5 Quick Questions with Gene Ha

Gene Ha is an American comics artist best known for his work on books such as Top 10 and Top 10: The Forty-Niners, with Alan Moore and Zander Cannon, for America's Best Comics, the Batman graphic novel Fortunate Son, with Gerard Jones, and The Adventures of Cyclops and Phoenix, among others. He has also drawn Global Frequency and has done covers for Wizard Magazine and Marvel Comics.

Gene has currently won three Esiner awards.

He agreed to answer 5 Quick Questions:

1) What would you say is your greatest achievement in comics?

Definitely my work with Alan Moore. That’d be the Top 10 series and its prequel, The Forty-Niners. Alan is one of the most brilliant writers working in any medium. His stories are hard hitting, but not predictable or crude. He knows how to surprise other pros while entertaining the kid in us. I love drawing a well written story.

2) Who was your favorite writer or artist that you worked with & why?
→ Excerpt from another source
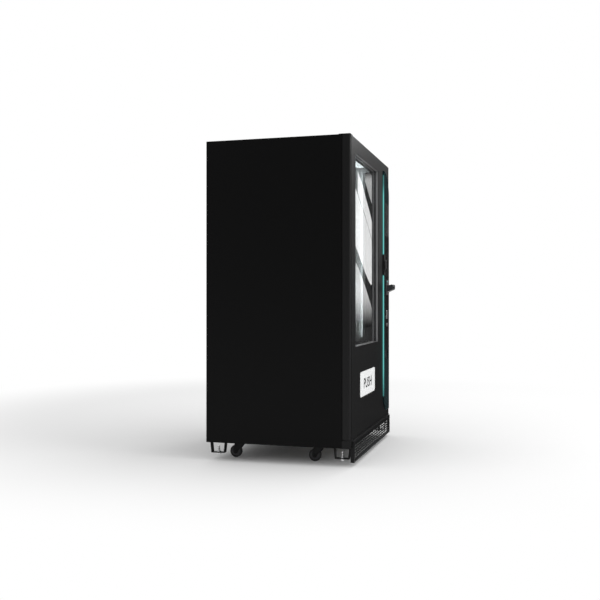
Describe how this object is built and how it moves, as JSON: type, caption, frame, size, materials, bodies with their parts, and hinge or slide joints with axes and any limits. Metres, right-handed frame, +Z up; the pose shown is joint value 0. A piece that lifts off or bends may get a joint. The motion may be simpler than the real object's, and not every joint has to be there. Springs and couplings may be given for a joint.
{
  "type": "snack vending machine",
  "caption": "Free-standing glass-front snack vending machine: hinged door with window, lit control panel and delivery flap, spiral trays behind, on swivel casters and levelling feet.",
  "frame": {"origin": "on the floor under the middle of the whole box, with the machine standing on its casters", "axes": "+Z up, the door faces -Y, +X to the right seen from the front"},
  "size_m": [1.29, 0.955, 1.94],
  "materials": {
    "cabinet_black": "satin",
    "foam": "matte",
    "liner_white": "satin",
    "tray_steel": "satin",
    "motor_plastic": "matte",
    "bin_black": "satin",
    "hinge_black": "satin",
    "frame_black": "satin",
    "kick_black": "satin",
    "support_steel": "satin",
    "cooling_metal": "satin",
    "electronics_case": "matte",
    "fan_plastic": "matte",
    "foot_white": "satin",
    "fork_steel": "satin",
    "wheel_rubber": "matte",
    "spiral_wire": "polished",
    "door_black": "satin",
    "frame_grey": "satin",
    "glass": "gloss",
    "gasket_rubber": "matte",
    "panel_gloss": "gloss",
    "teal_light": "gloss",
    "screen_gloss": "gloss",
    "acceptor_plastic": "satin",
    "lock_metal": "satin",
    "button_metal": "polished",
    "flap_dark": "satin",
    "flap_white": "gloss"
  },
  "bodies": {
    "cabinet": {"left_side_panel": "cabinet_black", "right_side_panel": "cabinet_black", "top_panel": "cabinet_black", "back_panel": "cabinet_black", "foam_walls": "foam", "inner_liner": "liner_white", "product_trays": "tray_steel", "spiral_motors": "motor_plastic", "delivery_bin": "bin_black", "door_hinges": "hinge_black", "base_frame": "frame_black", "kick_plate": "kick_black", "support_brackets": "support_steel", "cooling_unit": "cooling_metal", "bay_electronics": "electronics_case"},
    "door": {"door_shell": "door_black", "door_core": "foam", "door_lining": "liner_white", "window_frame": "frame_grey", "window_glass": "glass", "door_gasket": "gasket_rubber", "control_panel": "panel_gloss", "light_strips": "teal_light", "touch_screen": "screen_gloss", "note_acceptor": "acceptor_plastic", "lock_housing": "lock_metal"},
    "delivery_flap": {"delivery_flap": "flap_white"},
    "coin_button": {"coin_button": "button_metal"},
    "coin_cup_flap": {"coin_cup_flap": "flap_dark"},
    "lock_handle": {"lock_handle": "lock_metal"},
    "condenser_fan": {"condenser_fan": "fan_plastic"},
    "spiral_1": {"spiral_1": "spiral_wire"},
    "spiral_2": {"spiral_2": "spiral_wire"},
    "spiral_3": {"spiral_3": "spiral_wire"},
    "spiral_4": {"spiral_4": "spiral_wire"},
    "spiral_5": {"spiral_5": "spiral_wire"},
    "spiral_6": {"spiral_6": "spiral_wire"},
    "spiral_7": {"spiral_7": "spiral_wire"},
    "spiral_8": {"spiral_8": "spiral_wire"},
    "spiral_9": {"spiral_9": "spiral_wire"},
    "spiral_10": {"spiral_10": "spiral_wire"},
    "spiral_11": {"spiral_11": "spiral_wire"},
    "spiral_12": {"spiral_12": "spiral_wire"},
    "spiral_13": {"spiral_13": "spiral_wire"},
    "spiral_14": {"spiral_14": "spiral_wire"},
    "spiral_15": {"spiral_15": "spiral_wire"},
    "spiral_16": {"spiral_16": "spiral_wire"},
    "spiral_17": {"spiral_17": "spiral_wire"},
    "levelling_foot_1": {"levelling_foot_1": "foot_white"},
    "levelling_foot_2": {"levelling_foot_2": "foot_white"},
    "levelling_foot_3": {"levelling_foot_3": "foot_white"},
    "levelling_foot_4": {"levelling_foot_4": "foot_white"},
    "caster_fork_1": {"caster_fork_1": "fork_steel"},
    "caster_wheel_1": {"caster_wheel_1": "wheel_rubber"},
    "caster_fork_2": {"caster_fork_2": "fork_steel"},
    "caster_wheel_2": {"caster_wheel_2": "wheel_rubber"},
    "caster_fork_3": {"caster_fork_3": "fork_steel"},
    "caster_wheel_3": {"caster_wheel_3": "wheel_rubber"},
    "caster_fork_4": {"caster_fork_4": "fork_steel"},
    "caster_wheel_4": {"caster_wheel_4": "wheel_rubber"}
  },
  "joints": [
    {"name": "door_swing", "type": "hinge", "parent": "cabinet", "child": "door", "pos_m": [-0.633, -0.4055, 0.97], "axis": [0, 0, -1], "range_deg": [0, 115]},
    {"name": "delivery_flap_push", "type": "hinge", "parent": "door", "child": "delivery_flap", "pos_m": [-0.122, -0.412, 0.523], "axis": [1, 0, 0], "range_deg": [0, 65]},
    {"name": "coin_cup_flap_push", "type": "hinge", "parent": "door", "child": "coin_cup_flap", "pos_m": [0.513, -0.416, 0.617], "axis": [1, 0, 0], "range_deg": [0, 45]},
    {"name": "coin_button_press", "type": "slide", "parent": "door", "child": "coin_button", "axis": [0, 1, 0], "range_m": [0, 0.004], "stiffness_N_per_m": 400},
    {"name": "lock_turn", "type": "hinge", "parent": "door", "child": "lock_handle", "pos_m": [0.433, -0.4175, 1.222], "axis": [0, 1, 0], "range_deg": [0, 90]},
    {"name": "fan_spin", "type": "hinge", "parent": "cabinet", "child": "condenser_fan", "pos_m": [-0.1675, -0.2755, 0.222], "axis": [0, 1, 0], "continuous": true},
    {"name": "spiral_1_turn", "type": "hinge", "parent": "cabinet", "child": "spiral_1", "pos_m": [-0.5159, 0.3275, 0.79], "axis": [0, -1, 0], "continuous": true},
    {"name": "spiral_2_turn", "type": "hinge", "parent": "cabinet", "child": "spiral_2", "pos_m": [-0.3417, 0.3275, 0.79], "axis": [0, -1, 0], "continuous": true},
    {"name": "spiral_3_turn", "type": "hinge", "parent": "cabinet", "child": "spiral_3", "pos_m": [-0.1675, 0.3275, 0.79], "axis": [0, -1, 0], "continuous": true},
    {"name": "spiral_4_turn", "type": "hinge", "parent": "cabinet", "child": "spiral_4", "pos_m": [0.0067, 0.3275, 0.79], "axis": [0, -1, 0], "continuous": true},
    {"name": "spiral_5_turn", "type": "hinge", "parent": "cabinet", "child": "spiral_5", "pos_m": [0.1809, 0.3275, 0.79], "axis": [0, -1, 0], "continuous": true},
    {"name": "spiral_6_turn", "type": "hinge", "parent": "cabinet", "child": "spiral_6", "pos_m": [-0.49412, 0.3275, 1.089], "axis": [0, -1, 0], "continuous": true},
    {"name": "spiral_7_turn", "type": "hinge", "parent": "cabinet", "child": "spiral_7", "pos_m": [-0.27637, 0.3275, 1.089], "axis": [0, -1, 0], "continuous": true},
    {"name": "spiral_8_turn", "type": "hinge", "parent": "cabinet", "child": "spiral_8", "pos_m": [-0.05862, 0.3275, 1.089], "axis": [0, -1, 0], "continuous": true},
    {"name": "spiral_9_turn", "type": "hinge", "parent": "cabinet", "child": "spiral_9", "pos_m": [0.15912, 0.3275, 1.089], "axis": [0, -1, 0], "continuous": true},
    {"name": "spiral_10_turn", "type": "hinge", "parent": "cabinet", "child": "spiral_10", "pos_m": [-0.49412, 0.3275, 1.374], "axis": [0, -1, 0], "continuous": true},
    {"name": "spiral_11_turn", "type": "hinge", "parent": "cabinet", "child": "spiral_11", "pos_m": [-0.27637, 0.3275, 1.374], "axis": [0, -1, 0], "continuous": true},
    {"name": "spiral_12_turn", "type": "hinge", "parent": "cabinet", "child": "spiral_12", "pos_m": [-0.05862, 0.3275, 1.374], "axis": [0, -1, 0], "continuous": true},
    {"name": "spiral_13_turn", "type": "hinge", "parent": "cabinet", "child": "spiral_13", "pos_m": [0.15912, 0.3275, 1.374], "axis": [0, -1, 0], "continuous": true},
    {"name": "spiral_14_turn", "type": "hinge", "parent": "cabinet", "child": "spiral_14", "pos_m": [-0.49412, 0.3275, 1.659], "axis": [0, -1, 0], "continuous": true},
    {"name": "spiral_15_turn", "type": "hinge", "parent": "cabinet", "child": "spiral_15", "pos_m": [-0.27637, 0.3275, 1.659], "axis": [0, -1, 0], "continuous": true},
    {"name": "spiral_16_turn", "type": "hinge", "parent": "cabinet", "child": "spiral_16", "pos_m": [-0.05862, 0.3275, 1.659], "axis": [0, -1, 0], "continuous": true},
    {"name": "spiral_17_turn", "type": "hinge", "parent": "cabinet", "child": "spiral_17", "pos_m": [0.15912, 0.3275, 1.659], "axis": [0, -1, 0], "continuous": true},
    {"name": "levelling_foot_1_screw", "type": "slide", "parent": "cabinet", "child": "levelling_foot_1", "axis": [0, 0, 1], "range_m": [-0.036, 0]},
    {"name": "levelling_foot_2_screw", "type": "slide", "parent": "cabinet", "child": "levelling_foot_2", "axis": [0, 0, 1], "range_m": [-0.036, 0]},
    {"name": "levelling_foot_3_screw", "type": "slide", "parent": "cabinet", "child": "levelling_foot_3", "axis": [0, 0, 1], "range_m": [-0.036, 0]},
    {"name": "levelling_foot_4_screw", "type": "slide", "parent": "cabinet", "child": "levelling_foot_4", "axis": [0, 0, 1], "range_m": [-0.036, 0]},
    {"name": "caster_fork_1_swivel", "type": "hinge", "parent": "cabinet", "child": "caster_fork_1", "pos_m": [-0.477, -0.1905, 0.0995], "axis": [0, 0, 1], "continuous": true},
    {"name": "caster_wheel_1_roll", "type": "hinge", "parent": "caster_fork_1", "child": "caster_wheel_1", "pos_m": [-0.477, -0.1625, 0.0375], "axis": [1, 0, 0], "continuous": true},
    {"name": "caster_fork_2_swivel", "type": "hinge", "parent": "cabinet", "child": "caster_fork_2", "pos_m": [-0.477, 0.3165, 0.0995], "axis": [0, 0, 1], "continuous": true},
    {"name": "caster_wheel_2_roll", "type": "hinge", "parent": "caster_fork_2", "child": "caster_wheel_2", "pos_m": [-0.477, 0.3445, 0.0375], "axis": [1, 0, 0], "continuous": true},
    {"name": "caster_fork_3_swivel", "type": "hinge", "parent": "cabinet", "child": "caster_fork_3", "pos_m": [0.477, -0.1905, 0.0995], "axis": [0, 0, 1], "continuous": true},
    {"name": "caster_wheel_3_roll", "type": "hinge", "parent": "caster_fork_3", "child": "caster_wheel_3", "pos_m": [0.477, -0.1625, 0.0375], "axis": [1, 0, 0], "continuous": true},
    {"name": "caster_fork_4_swivel", "type": "hinge", "parent": "cabinet", "child": "caster_fork_4", "pos_m": [0.477, 0.3165, 0.0995], "axis": [0, 0, 1], "continuous": true},
    {"name": "caster_wheel_4_roll", "type": "hinge", "parent": "caster_fork_4", "child": "caster_wheel_4", "pos_m": [0.477, 0.3445, 0.0375], "axis": [1, 0, 0], "continuous": true}
  ]
}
My favorite was DC Editor Archie Goodwin. Early on in my career, he offered me a short story with any writer we could nab. I asked him to write me a story. He put a lot of explanation in that script explaining why he told the story the way he did. I learned a lot from him. It came out in DC Showcase ’95 #11.

3) What character you have never worked .., would you like to do & why?

I don’t care what character I’m drawing. If I’m working with a great writer who cares about the character, I’ll care too. If its hack work there’s only so much even a great artist can do to save the story. So with that said, I’d love to do a comics version of Dashiell Hammett’s The Glass Key and it’s hero, Ned Beaumont. It’s a great hard boiled detective story. There was a bad 1935 movie version, a still mediocre 1942 movie, and the Coen Brothers’ Miller’s Crossing took concepts from it. I’d like to do the definitive visual interpretation of that novel.

4) Who are your influences?

Great painters like da Vinci, Sorolla, Monet and Velázquez. Great illustrators like Norman Rockwell and Mark English. Great comics creators from my childhood like Bill Sienkiewicz, Matt Wagner and Bill Watterson. Younger creators like Bryan Lee O’Malley and Frank Cho.

5) What hero or villain would you like to change if you could and why?

In my opinion, a character that dies should stay dead. Bringing them back is usually a mistake. It means that readers will never take your stories seriously in the future. Jean Gray and Barry Allen are the obvious examples. I wouldn’t have wanted it, but they’ve done a pretty good job bringing Barry back. The way they brought back Jean was an insult to the readers. She was never the Phoenix, she was in suspended animation in a healing pod under Jamaica Bay, NY all along. Hurray! They shouldn’t have done it.